-- START OF DATA EXCERPT --

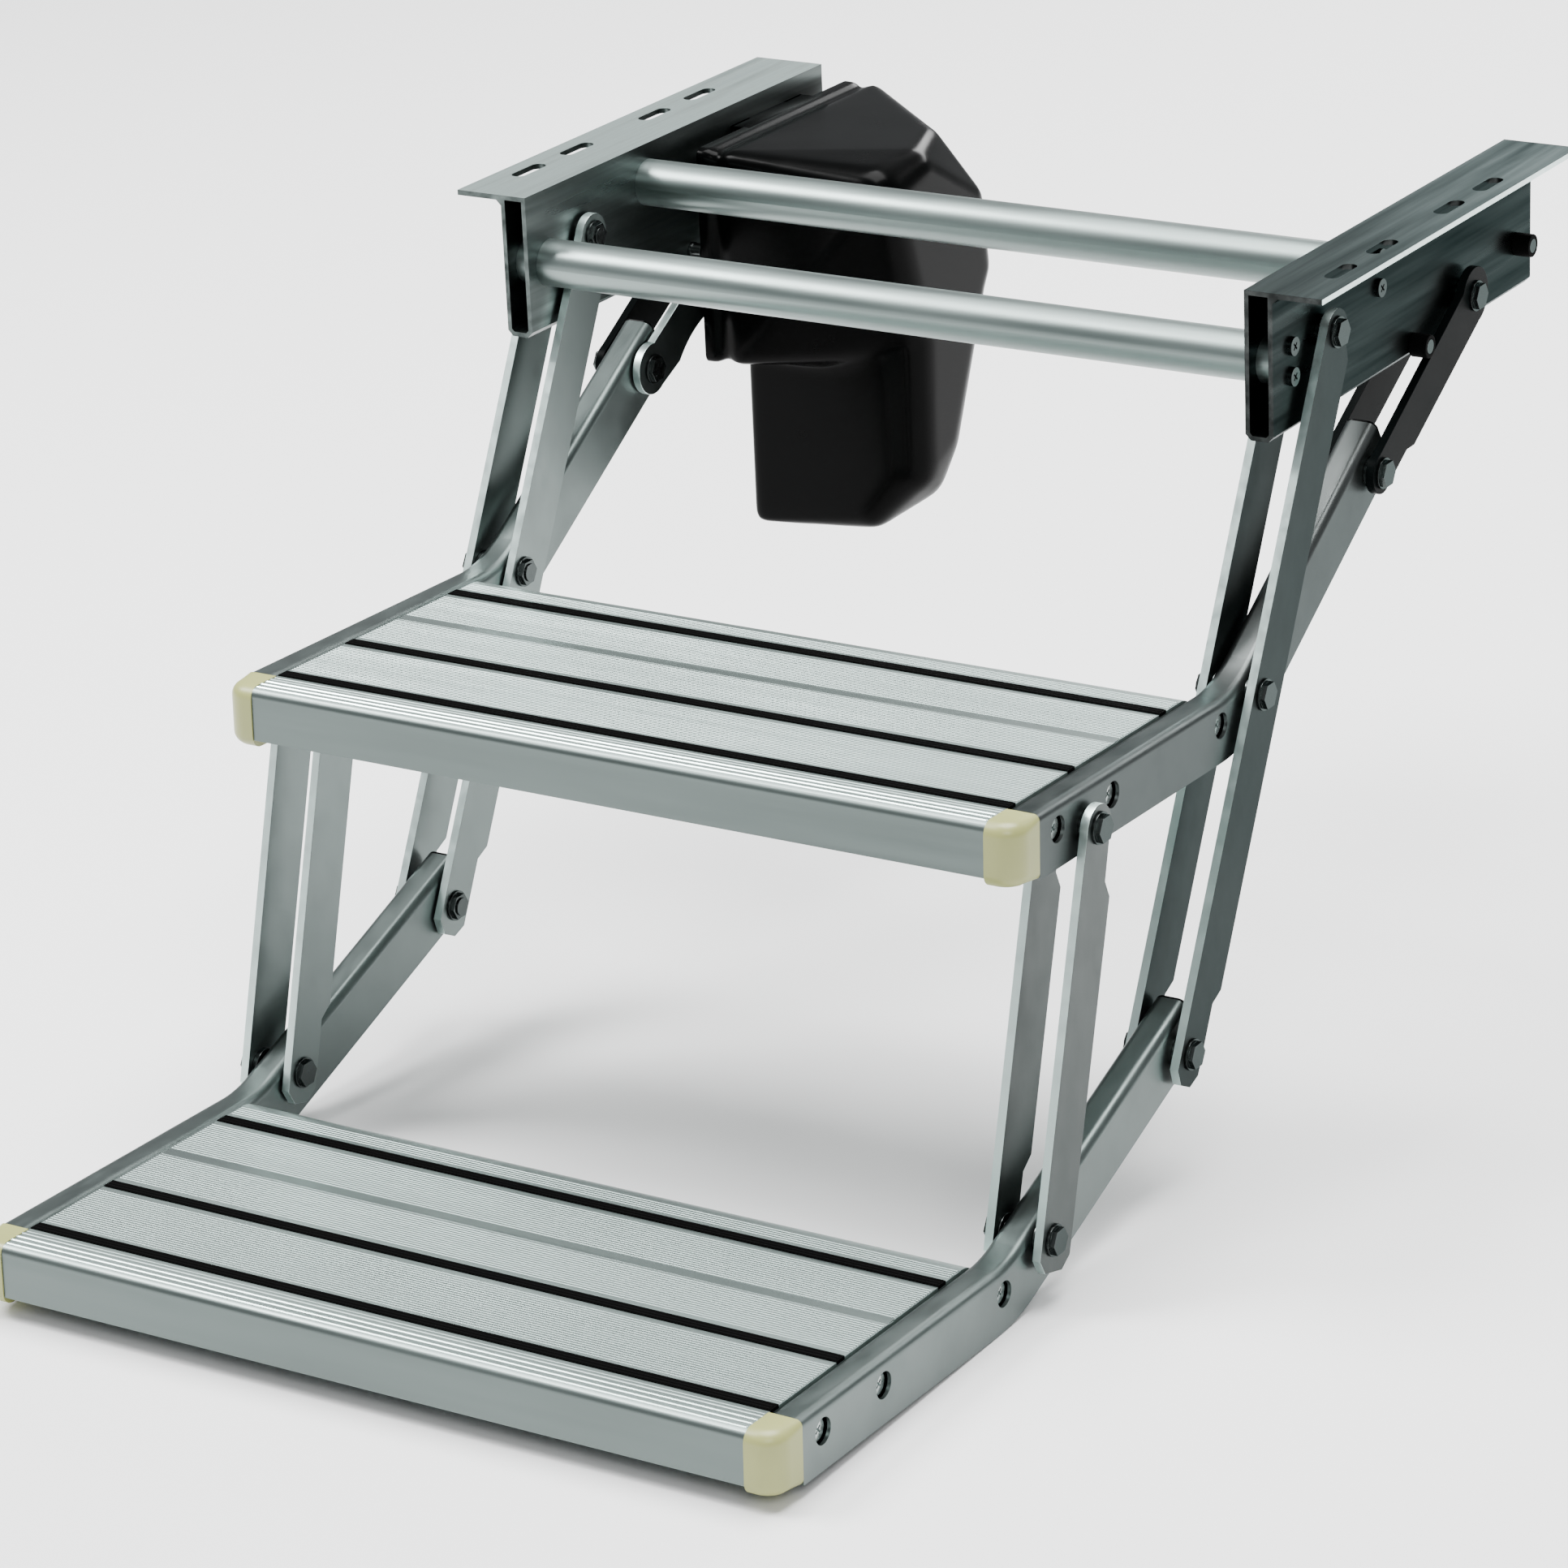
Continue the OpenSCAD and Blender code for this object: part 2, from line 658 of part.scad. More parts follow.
// side views drawn out over the tread's width
module long() {
    translate([0, side_in, 0]) rotate([90, 0, 0]) for (i = [0:$children - 1]) linear_extrude(tread_w) children(i);
}
module long_cut() {
    translate([0, side_in + cut, 0]) rotate([90, 0, 0])
        for (i = [0:$children - 1]) linear_extrude(tread_w + 2 * cut) children(i);
}
module rear_edge() {
    difference() {
        long() translate([rear_roll, -rear_roll]) circle(r = rear_roll);
        long_cut() {
            translate([rear_roll, -rear_roll]) circle(r = rear_roll - deck_t);
            translate([rear_roll, -3 * rear_roll]) square([2 * rear_roll, 4 * rear_roll]);
            translate([-cut, -3 * rear_roll]) square([3 * rear_roll, 2 * rear_roll]);
        }
    }
}
module tread() {
    difference() {
        union() {
            rear_edge();
            long() {
                translate([rear_roll, -deck_t]) square([tread_d - rear_roll - nose_round, deck_t]);
                translate([0, -lip_down]) square([deck_t, lip_down - rear_roll]);
                translate([tread_d - nose_round, -nose_round]) circle(r = nose_round);
                translate([tread_d - deck_t, -nosing_h]) square([deck_t, nosing_h - nose_round]);
                for (u = rib_us) translate([u, -rib_sunk]) circle(r = rib_r, $fn = 24);
                for (u = [screw_us[1], screw_us[2]]) translate([u - web_t / 2, screw_z])
                    square([web_t, -screw_z - deck_t / 2]);
                translate([deck_t / 2, screw_z - web_t / 2]) square([screw_us[0] - deck_t / 2, web_t]);
                for (u = screw_us) translate([u, screw_z]) circle(r = channel_r);
            }
        }
        long_cut() {
            for (u = strip_us) translate([u - strip_w / 2, -strip_deep]) square([strip_w, strip_deep + cut]);
            translate([band_u - band_w / 2, -band_deep]) square([band_w, band_deep + cut]);
            for (u = screw_us) translate([u, screw_z]) circle(r = screw_r + fit);
            for (u = screw_us) translate([u - 1, screw_z - channel_r - cut]) square([2, channel_r + cut]);
            translate([tread_d - nose_round, -nose_round]) circle(r = nose_round - deck_t);
            translate([nose_from, -2 * nose_round]) square([2 * nose_round, 2 * nose_round - deck_t]);
            translate([nose_from, -nosing_h - cut]) square([3 * nose_round - deck_t, nosing_h + cut - nose_round]);
        }
    }
}
module strips() {
    for (u = strip_us) translate([u - strip_w / 2, -side_in, -strip_deep])
        cube([strip_w, tread_w, strip_deep + strip_proud]);
}
cap_edge = 8;
cap_corner = 10;
cap_plug = 12;
cap_gap = 0.1;
module cap() {
    front = cap_from + cap_l;
    intersection() {
        slab(side_in, side_w) {
            translate([cap_from, side_mid - side_h / 2]) square([cap_l - cap_edge, side_h]);
            translate([cap_from, side_mid - side_h / 2 + cap_edge]) square([cap_l, side_h - 2 * cap_edge]);
            translate([front - cap_edge, side_mid + side_h / 2 - cap_edge]) circle(r = cap_edge);
            translate([front - cap_edge, side_mid - side_h / 2 + cap_edge]) circle(r = cap_edge);
        }
        translate([cap_from, side_in, side_mid - side_h]) {
            cube([cap_l, side_w - cap_corner, 2 * side_h]);
            cube([cap_l - cap_corner, side_w, 2 * side_h]);
            translate([cap_l - cap_corner, side_w - cap_corner, 0]) cylinder(h = 2 * side_h, r = cap_corner);
        }
    }
    translate([cap_from - cap_plug, side_in + side_wall + cap_gap, side_mid - side_h / 2 + side_wall + cap_gap])
        cube([cap_plug + cut, side_w - 2 * (side_wall + cap_gap), side_h - 2 * (side_wall + cap_gap) - side_round]);
}
plug_t = 1.6;
plug_in = 9;
module end_plug(bend_back, rise, behind) {
    translate([-bend_back, side_in, side_mid]) rotate([0, rise, 0]) {
        translate([-behind - plug_t, 0, 0]) side_bar(plug_t, side_w, side_h, side_round);
        translate([-behind - plug_t / 2, side_wall + cap_gap, -side_h / 2 + side_wall + cap_gap])
            cube([plug_in, side_w - 2 * (side_wall + cap_gap), side_h - 2 * (side_wall + cap_gap) - side_round]);
    }
}
// a screw with a shoulder on the inner wall and its head in the hole of the outer one
head_sunk = 3;
shoulder_r = 3.6;
module tread_screws() {
    for (u = screw_us) difference() {
        union() {
            rod([u, screw_z], side_in - screw_in, side_in + side_wall + 1, screw_r);
            rod([u, screw_z], side_in + side_wall, side_out - head_sunk - 1, shoulder_r);
            rod([u, screw_z], side_out - head_sunk - screw_head_t, side_out - head_sunk, screw_head_r + 0.6);
        }
        cross_recess([u, screw_z], side_out - head_sunk);
    }
}
module sleeves(pivots) {
    for (p = pivots) ring(p, side_in + side_wall, side_out - side_wall, sleeve_r, bore_r);
}
module pivot_washers(pivots) {
    for (p = pivots) {
        ring(p, side_out, outer_bar - slip, flange_r, bore_r);
        ring(p, inner_bar_face + slip, side_in, flange_r, bore_r);
    }
}
module upper_tread() {
    color(alu) on_step(upper_at) tread();
}
module lower_tread() {
    color(alu) on_step(lower_at) tread();
}
module upper_strips() {
    color(rubber) on_step(upper_at) strips();
}
module lower_strips() {
    color(rubber) on_step(lower_at) strips();
}
module upper_left_cap() {
    color(cream) left() on_step(upper_at) cap();
}
module upper_right_cap() {
    color(cream) on_step(upper_at) cap();
}
module lower_left_cap() {
    color(cream) left() on_step(lower_at) cap();
}
module lower_right_cap() {
    color(cream) on_step(lower_at) cap();
}
module upper_end_plugs() {
    color(dark) both() on_step(upper_at) end_plug(upper_bend_back, upper_bend, upper_behind);
}
module lower_end_plugs() {
    color(dark) both() on_step(lower_at) end_plug(lower_bend_back, lower_bend, lower_behind);
}
module upper_tread_screws() {
    color(steel) both() on_step(upper_at) tread_screws();
}
module lower_tread_screws() {
    color(steel) both() on_step(lower_at) tread_screws();
}
module upper_sleeves() {
    color(steel) both() on_step(upper_at) sleeves(upper_held);
}
module lower_sleeves() {
    color(steel) both() on_step(lower_at) sleeves([arm_lower_uv]);
}
module upper_pivot_bolts() {
    color(steel) both() for (p = [arm_mid, low_top]) bolt(p, nut_in - cut);
}
module upper_pivot_nuts() {
    color(steel) both() for (p = [arm_mid, low_top]) nut(p);
}
module upper_washers() {
    color(steel) both() on_step(upper_at) pivot_washers(upper_held);
}
module lower_pivot_bolts() {
    color(steel) both() bolt(arm_low, nut_in - cut);
}
module lower_pivot_nuts() {
    color(steel) both() nut(arm_low);
}
module lower_washers() {
    color(steel) both() on_step(lower_at) pivot_washers([arm_lower_uv]);
}

// motor, gearbox and cover, drawn on the right and put on the left
cover_at = rail_front - cover_back;
cover_from_side = 8;
cover_side = side_in - cover_from_side;
gear_out = cover_side - 11;
gear_in = gear_out - 75;
gear_l = 62;
gear_h = 54;
shaft_r = 7;
plate_t = 4;
post_r = 6;
post_bolt_r = 3;
post_back = [30, 95];
post_z = -27;
motor_in = gear_in + motor_d / 2;
motor_x = link_top[0] + 14;
motor_top = link_top[1] - gear_h / 2;
motor_l = 74;
motor_end_l = 12;
motor_end_r = 12;
bracket_l = 112;
bracket_h = 66;
module motor_bracket() {
    color(steel) left() difference() {
        union() {
            translate([cover_at - 12 - bracket_l, gear_out, post_z + 12 - bracket_h]) cube([bracket_l, plate_t, bracket_h]);
            for (b = post_back) rod([cover_at - b, post_z], gear_out + plate_t, rail_in, post_r);
        }
        rod(link_top, gear_out - cut, cover_side, shaft_r + 1);
        for (b = post_back) rod([cover_at - b, post_z], gear_out - cut, rail_in + cut, post_bolt_r + fit);
    }
}
module bracket_bolts() {
    color(steel) left() for (b = post_back) {
        rod([cover_at - b, post_z], gear_out - cut, rail_in + 2 * rail_wall, post_bolt_r);
        rod([cover_at - b, post_z], gear_out - post_bolt_r, gear_out, 2 * post_bolt_r - cut);
    }
}
module gearbox() {
    color(dark) left() difference() {
        translate([link_top[0] - gear_l / 2, gear_in, link_top[1] - gear_h / 2]) cube([gear_l, gear_out - gear_in, gear_h]);
        rod(link_top, gear_in - cut, gear_out + cut, shaft_r + run);
        for (b = post_back) rod([cover_at - b, post_z], gear_out - 5, gear_out + cut, 6);
    }
}
module motor() {
    color(dark) left() {
        translate([motor_x, motor_in, motor_top - motor_l]) cylinder(h = motor_l, r = motor_d / 2);
        translate([motor_x, motor_in, motor_top - motor_l - motor_end_l]) cylinder(h = motor_end_l + cut, r = motor_end_r);
    }
}

tab_at = [52, 110];
tab_l = 20;
tab_down = 36;
tab_t = 2.5;
tab_screw_z = -29;
pocket_from = 12;
pocket_mid = 97;
// middles of the cover's rounded corners: distance behind its front, depth below the flange face
near_side = [[cover_round, cover_top + cover_round], [cover_d - cover_round, cover_top + cover_round],
    [cover_d - cover_round, cover_low / 2], [cover_d - 26, cover_low - cover_round],
    [cover_round, cover_low - cover_round]];
far_side = [[cover_round, cover_top - 1 + cover_round], [cover_side_d / 2 - cover_round, cover_top - 7 + cover_round],
    [cover_side_d - 8 - cover_round, 58], [cover_side_d - cover_round, 98],
    [cover_side_d - 22 - cover_round, cover_low - cover_round], [cover_round, cover_low - cover_round]];
pocket_near = [[pocket_back + cover_round, 115], [cover_side_d - 12, 115],
    [pocket_back + 35 - cover_round, pocket_low - cover_round], [pocket_back + cover_round, pocket_low - cover_round]];
pocket_middle = [[pocket_back + cover_round, 115], [cover_side_d - 12, 115],
    [pocket_back + 24 - cover_round, pocket_low - 14 - cover_round],
    [pocket_back + cover_round, pocket_low - 14 - cover_round]];
pocket_far = [[pocket_back + cover_round, 115], [cover_side_d - 9 - cover_round, 115],
    [pocket_back + 30 - cover_round, pocket_low - 48], [pocket_back + cover_round, pocket_low - 45]];
module corners(y, list, r) {
    for (p = list) translate([cover_at - p[0], y, -p[1]]) sphere(r = r, $fn = 20);
}
module cover_body(r) {
    hull() {
        corners(cover_side + cover_round, near_side, r);
        corners(cover_side - cover_w + cover_round, far_side, r);
    }
    hull() {
        corners(cover_side - pocket_from - cover_round, pocket_near, r);
        corners(cover_side - pocket_mid, pocket_middle, r);
        corners(cover_side - cover_w + cover_round, pocket_far, r);
    }
}
module motor_cover() {
    color(dark) left() {
        difference() {
            cover_body(cover_round);
            cover_body(cover_round - cover_wall);
            translate([cover_at - 2 * cover_d, cover_side, -pocket_low]) cube([3 * cover_d, cover_w, pocket_low]);
        }
        translate([cover_at - tab_at[1] - tab_l, cover_side - tab_t, -cover_top - tab_t])
            cube([tab_at[1] + tab_l - tab_at[0], rail_in - cover_side + tab_t - fit, tab_t]);
        for (b = tab_at) difference() {
            translate([cover_at - b - tab_l, rail_in - fit - tab_t, -tab_down])
                cube([tab_l, tab_t, tab_down - cover_top]);
            rod([cover_at - b - tab_l / 2, tab_screw_z], rail_in - 2 * tab_t, rail_in, screw_r + fit);
        }
    }
}
module cover_screws() {
    color(steel) left() for (b = tab_at) {
        rod([cover_at - b - tab_l / 2, tab_screw_z], rail_in - fit - tab_t - screw_head_t, rail_in - fit - tab_t, screw_head_r);
        rod([cover_at - b - tab_l / 2, tab_screw_z], rail_in - tab_t - cut, rail_in + 2 * rail_wall, screw_r);
    }
}

left_rail();
right_rail();
front_tube();
rear_tube();
tube_screws();
rail_sleeves();
stop_studs();
stop_buffers();
rail_spacers();
rail_pivot_bolts();
rail_pivot_nuts();
motor_bracket();
bracket_bolts();
gearbox();
motor();
drive_shaft();
motor_cover();
cover_screws();
left_outer_arm();
left_inner_arm();
right_outer_arm();
right_inner_arm();
left_outer_rear_link();
drive_link();
right_outer_rear_link();
right_inner_rear_link();
knee_bolts();
knee_washers();
upper_left_side();
upper_right_side();
upper_tread();
upper_strips();
upper_left_cap();
upper_right_cap();
upper_end_plugs();
upper_tread_screws();
upper_sleeves();
upper_pivot_bolts();
upper_pivot_nuts();
upper_washers();
left_outer_low_link();
left_inner_low_link();
right_outer_low_link();
right_inner_low_link();
low_link_bolts();
low_link_washers();
lower_left_side();
lower_right_side();
lower_tread();
lower_strips();
lower_left_cap();
lower_right_cap();
lower_end_plugs();
lower_tread_screws();
lower_sleeves();
lower_pivot_bolts();
lower_pivot_nuts();
lower_washers();
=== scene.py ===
"""Caravan entry step: finishes, fine shapes, floor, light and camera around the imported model."""

import json
import math

import bpy
from mathutils import Matrix, Vector


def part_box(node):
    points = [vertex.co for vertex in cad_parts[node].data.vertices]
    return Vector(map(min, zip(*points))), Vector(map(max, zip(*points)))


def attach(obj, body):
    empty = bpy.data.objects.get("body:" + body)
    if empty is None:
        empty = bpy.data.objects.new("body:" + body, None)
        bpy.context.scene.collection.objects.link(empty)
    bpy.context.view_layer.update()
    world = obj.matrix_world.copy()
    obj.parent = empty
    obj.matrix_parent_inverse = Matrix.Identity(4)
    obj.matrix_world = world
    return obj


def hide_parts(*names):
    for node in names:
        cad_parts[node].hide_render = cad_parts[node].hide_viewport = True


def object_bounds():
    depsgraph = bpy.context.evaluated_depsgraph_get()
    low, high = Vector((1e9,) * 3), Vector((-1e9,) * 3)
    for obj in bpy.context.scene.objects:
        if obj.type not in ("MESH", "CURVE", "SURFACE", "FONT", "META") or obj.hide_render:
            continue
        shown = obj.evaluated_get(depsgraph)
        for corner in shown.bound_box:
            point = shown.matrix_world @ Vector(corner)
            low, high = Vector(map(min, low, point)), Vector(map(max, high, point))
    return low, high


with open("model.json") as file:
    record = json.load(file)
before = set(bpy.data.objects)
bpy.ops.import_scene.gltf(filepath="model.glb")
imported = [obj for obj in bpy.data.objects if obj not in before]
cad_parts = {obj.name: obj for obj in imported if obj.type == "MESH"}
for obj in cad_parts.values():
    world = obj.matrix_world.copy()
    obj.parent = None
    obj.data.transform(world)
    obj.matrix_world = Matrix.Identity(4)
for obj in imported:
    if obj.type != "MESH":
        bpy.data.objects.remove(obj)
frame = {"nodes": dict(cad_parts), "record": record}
CAD_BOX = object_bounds()

bl_info = {
    "name": "Caravan entry step",
    "version": (1, 0, 0),
    "blender": (4, 5, 0),
    "location": "View3D > Sidebar > Entry step",
    "description": "Dresses the folding entry step and sets it on a studio floor",
    "category": "Object",
}

MM = 0.001
RECORD = frame["record"]
BODY_OF = {}
for body_name, members in RECORD["behaviour"]["bodies"].items():
    for member in members:
        BODY_OF[member] = body_name
SLOT_OF = {row["node"]: row["material_slot"] for row in RECORD["subparts"]}


# Sizes and colours that a user would change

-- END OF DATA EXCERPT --

THE EXERCISE
Set down, without any change, only the lines from the line that holds "upper_end_plugs();" through the line that holds "points = [vertex.co", both lines included.

WRITTEN ANSWER
upper_end_plugs();
upper_tread_screws();
upper_sleeves();
upper_pivot_bolts();
upper_pivot_nuts();
upper_washers();
left_outer_low_link();
left_inner_low_link();
right_outer_low_link();
right_inner_low_link();
low_link_bolts();
low_link_washers();
lower_left_side();
lower_right_side();
lower_tread();
lower_strips();
lower_left_cap();
lower_right_cap();
lower_end_plugs();
lower_tread_screws();
lower_sleeves();
lower_pivot_bolts();
lower_pivot_nuts();
lower_washers();
=== scene.py ===
"""Caravan entry step: finishes, fine shapes, floor, light and camera around the imported model."""

import json
import math

import bpy
from mathutils import Matrix, Vector


def part_box(node):
    points = [vertex.co for vertex in cad_parts[node].data.vertices]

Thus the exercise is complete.